The U.S. deficit with its global trading partners edged lower in June but was bigger than expected ahead of an escalating trade war with China.
A government report Friday showed a $55.2 billion shortfall, down $200 million from the previous month as a $4.6 billion drop in imports offset a $4.4 billion increase in imports. Economists surveyed by Dow Jones had estimated a bigger drop to $54.6 billion.
Trade with China was little changed, with the $30 billion deficit reflecting a $200 billion decline from May.
The numbers came amid efforts through the month to resume trade negotiations prior to the G-20 summit, when the U.S. and China agreed to restart talks aimed at halting a tariff battle that began in 2018.

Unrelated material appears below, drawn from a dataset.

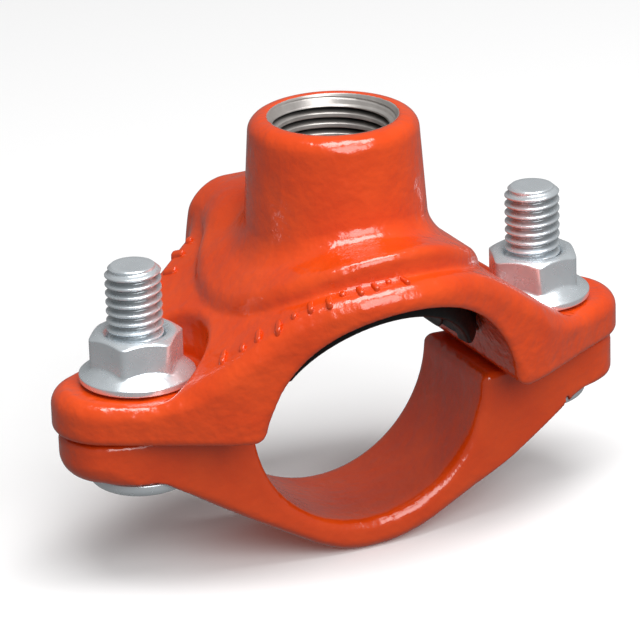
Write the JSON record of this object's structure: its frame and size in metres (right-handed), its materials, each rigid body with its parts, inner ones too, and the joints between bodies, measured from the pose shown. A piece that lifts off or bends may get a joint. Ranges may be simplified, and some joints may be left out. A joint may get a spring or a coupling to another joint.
{
  "type": "bolted branch outlet coupling",
  "caption": "Two-part bolted housing that clamps round a run pipe, with a sealed, female-threaded branch outlet on top.",
  "frame": {"origin": "centre of the run pipe, midway between the two bolts, 0.6 mm below the parting plane of the housings", "axes": "+Z along the branch outlet, away from the run pipe; Y along the run pipe; X from the left bolt to the right bolt"},
  "size_m": [0.1058, 0.0564, 0.0752],
  "materials": {
    "housing_paint": "gloss orange-red enamel on ductile iron casting",
    "gasket_rubber": "moulded black rubber, satin",
    "zinc_steel": "bright zinc plate, slightly blue"
  },
  "bodies": {
    "strap": {"lower_housing": "housing_paint", "bolt_left": "zinc_steel", "bolt_right": "zinc_steel"},
    "saddle": {"upper_housing": "housing_paint", "gasket": "gasket_rubber"},
    "left_nut": {"nut_left": "zinc_steel"},
    "right_nut": {"nut_right": "zinc_steel"}
  },
  "joints": [
    {"name": "saddle_lift", "type": "slide", "parent": "strap", "child": "saddle", "axis": [0, 0, 1], "range_m": [0, 0.0111]},
    {"name": "left_nut_turn", "type": "hinge", "parent": "saddle", "child": "left_nut", "pos_m": [-0.03775, 0, 0.0082], "axis": [0, 0, 1], "range_deg": [0, 2520]},
    {"name": "right_nut_turn", "type": "hinge", "parent": "saddle", "child": "right_nut", "pos_m": [0.03775, 0, 0.0082], "axis": [0, 0, 1], "range_deg": [0, 2520]}
  ],
  "couplings": [
    {"joint": "left_nut_turn", "follows": "saddle_lift", "rad_per_m": 3957.9},
    {"joint": "right_nut_turn", "follows": "saddle_lift", "rad_per_m": 3957.9}
  ]
}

President Donald Trump on Thursday ordered 10% tariffs on an additional $300 billion or so of Chinese goods, essentially putting duties on all imports to the U.S.
Trump has made reducing the trade deficit a major priority. However, the shortfall has increased 7.9%, or $23.2 billion, from a year earlier.
Exports contracted across the board, with the biggest dollar decrease of $1.9 billion coming in consumer goods. Gem diamond exports fell $800 million and jewelry declined $400 million. Computer accessories fell $400 million and auto vehicles, parts and engines decreased $500 million.
Industrial supplies and materials imports fell by $3.2 billion, which included a $1.4 billion drop in crude oil shipments into the U.S. Cellphones and related household good imports decreased $1.4 billion.